Single by Matthias Reim and Bonnie Tyler

from the album Déjà Vu
- Released: 13 September 2004
- Genre: Rock
- Length: 3:14 (radio version) 3:37 (album version)
- Label: EMI
- Songwriter(s): André Frankl, Joachim Horn-Bernges, Stuart Emerson
- Producer(s): Matthias Reim

Matthias Reim singles chronology
| "Halt durch" (2004) | "Vergiß Es (Forget It)" (2004) | "Jedes Bild von dir" (2004) |

Bonnie Tyler singles chronology
| "Si tout s'arrête (It's a Heartache)" (2003) | "Vergiß Es (Forget It)" (2004) | "Louise" (2005) |

= Vergiß Es (Forget It) =

"Vergiß Es (Forget It)" is a single from Matthias Reim's 2004 compilation "Déjà Vu", with guest vocals from Bonnie Tyler. The song is bilingual, with lyrics in German and English. The single was a major hit in Ukraine and a minor hit in Germany.

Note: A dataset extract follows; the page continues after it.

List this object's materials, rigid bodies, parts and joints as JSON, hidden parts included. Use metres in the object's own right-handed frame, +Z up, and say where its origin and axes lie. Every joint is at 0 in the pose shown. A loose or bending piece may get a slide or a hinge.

==Lyrics, promotion and performances==
| Vergiss es
 Du wirst mich nie mehr wieder los
 Mein Herz hängt viel zu sehr an dir
 Und deins an mir
 |
| — German version of the chorus |

Reim and Tyler recorded two versions of the song; one in German and English, and the other completely in English.

In the German/English version, the song has two choruses, once in German and then in English. The first chorus (right) is sung in English at the end. In the English version, the German chorus is translated.

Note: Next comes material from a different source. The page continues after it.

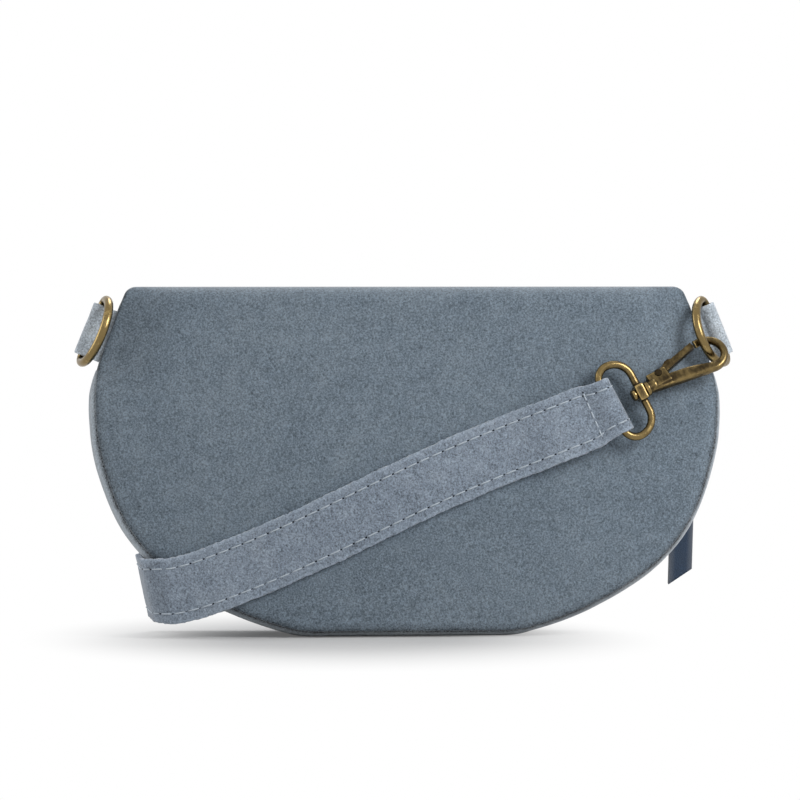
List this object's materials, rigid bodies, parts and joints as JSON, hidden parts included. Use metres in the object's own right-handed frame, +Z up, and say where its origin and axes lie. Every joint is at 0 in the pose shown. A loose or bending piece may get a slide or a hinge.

Reim and Tyler were interviewed in 2004 in conjunction with the release of the single. Tyler stated that she had performed in festivals alongside Reim and thought that due to a similar German fan base, the single would be successful and a good idea to record. They also performed the single on several German TV shows.

On 4 and 5 June 2010 Tyler supported Reim in concerts in Eberswalde and Kamenz, Germany. They performed "Vergiß Es (Forget It)" live.

==CD single==
A CD single was released in Germany, also available for digital download.

| No. | Title | Length |
|---|---|---|
| 1. | "Vergiss Es (Forget It) (Radio Version)" | 3:14 |
| 2. | "Vergiss Es (Forget It)" | 3:36 |
| 3. | "Forget It" | 3:37 |
| 4. | "Hallo, ich möcht gern wissen..." | 3:34 |

==Charts==

| Chart (2004) | Peak position |
|---|---|
| Germany (GfK) | 64 |

==Personnel==
- Producer – Matthias Reim
- Co-producer – André Franke
- Mixing – Berne Staub (from Avalon Studio, Zürich) (track 1, 2 and 3). Gary Jones (Ibiza Music Factory) (track 4)
- Recording studios – Stuart Emerson Music, Kobalt Music, Warner Chappell (tracks 1, 2 and 3). Polygram Songs (track 4)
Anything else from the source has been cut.